Вот, казалось бы, все рассчитала!
И что справиться с управлением этой машины скорее всего смогу – нечто подобное стояло у нас на даче в гараже, и Рома иногда катал меня по тамошним тихим местам. Даже пару раз за руль пускал – в награду за помощь с ремонтом, что для меня, если честно, уже само по себе было наградой…
И как буду выезжать на нем из Ольховена, продумала – по той узкой гравийной дорожке, что была предназначена для велосипедных прогулок и где летом мы иногда катались с отцом. Сразу вдвоем на одном занятном аппарате – с парой сидений и педалей, но одним рулем. Искать меня на этой стежке и в голову никому не придет, просто потому что авто там проехать не может – не втиснется. А еще по ней гораздо ближе до нашей дачи, чем по автомобильной дороге, делавшей солидный крюк вокруг прибрежных холмов…
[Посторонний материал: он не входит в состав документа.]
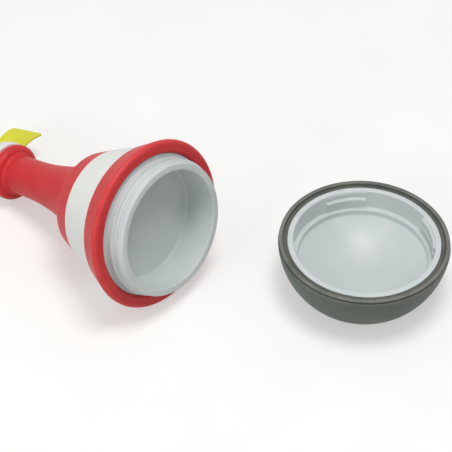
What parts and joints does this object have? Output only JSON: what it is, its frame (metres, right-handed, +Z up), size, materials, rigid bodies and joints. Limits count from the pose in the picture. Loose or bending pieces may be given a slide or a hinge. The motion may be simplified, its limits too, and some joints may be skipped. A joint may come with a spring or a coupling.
{
  "type": "floating treat toy",
  "caption": "Buoy-shaped floating treat toy: a ballasted bowl with bayonet-like lugs, and a striped body with a threaded cup, neck, round head and side flag that screws onto the bowl.",
  "frame": {"origin": "centre of the bowl's flat base, on the floor", "axes": "+Z up; +X from the lying body's side towards the bowl's side; +Y away from the viewer of the pictured side"},
  "size_m": [0.341, 0.2098, 0.1167],
  "materials": {
    "bowl_rubber": "matte",
    "liner_plastic": "satin",
    "gasket_rubber": "matte",
    "ballast_iron": "matte",
    "cup_plastic": "satin",
    "red_rubber": "matte",
    "white_rubber": "matte",
    "flag_rubber": "matte",
    "float_foam": "matte"
  },
  "bodies": {
    "bowl": {"bowl_shell": "bowl_rubber", "bowl_liner": "liner_plastic", "rim_gasket": "gasket_rubber", "ballast_ring": "ballast_iron"},
    "swing_carrier": {"neck_float": "float_foam"},
    "screw_carrier": {"bell_float": "float_foam"},
    "buoy_body": {"insert_cup": "cup_plastic", "flange_band": "red_rubber", "white_band": "white_rubber", "neck_skin": "red_rubber", "collar_ring": "red_rubber", "head_ball": "white_rubber", "signal_flag": "flag_rubber"}
  },
  "joints": [
    {"name": "body_swing", "type": "hinge", "parent": "bowl", "child": "swing_carrier", "pos_m": [-0.06959, 0.01758, 0.02894], "axis": [-0.0156, 0.8894, 0.4568], "range_deg": [0, 124.57]},
    {"name": "screw_advance", "type": "slide", "parent": "swing_carrier", "child": "screw_carrier", "axis": [0.7436, -0.624, 0.2402], "range_m": [0, 0.0205]},
    {"name": "screw_turn", "type": "hinge", "parent": "screw_carrier", "child": "buoy_body", "pos_m": [-0.1425, 0.0009, 0.05892], "axis": [0.7436, -0.624, 0.2402], "range_deg": [0, 1230]}
  ],
  "couplings": [
    {"joint": "screw_advance", "follows": "screw_turn", "m_per_rad": 0.00095493}
  ]
}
Я даже прикинула, до какого именно места проведу машину руками, чтобы не всполошить никого звуком работающего мотора и как поеду потом – не включая фару, но надев очки Эльдара, что он сунул мне в столице, прямо перед отъездом в Выборг. Сам, похоже, не понимая зачем. «Пусть будут, мало ли?
– невнятно пробормотал он, укладывая их мне в саквояж, прежде чем я упаковала тот в дерюжную торбу. – Мне-то здесь они точно не понадобятся». Ну вот и угадал, выходит. И еще как!
В общем, предусмотрела я вроде бы все… А споткнулась, в итоге, на сущей ерунде. На том, что просто физически не могу поднять этого огромного двухколесного монстра, уложенного на бок поближе к забору, и вытащить его на дорожку!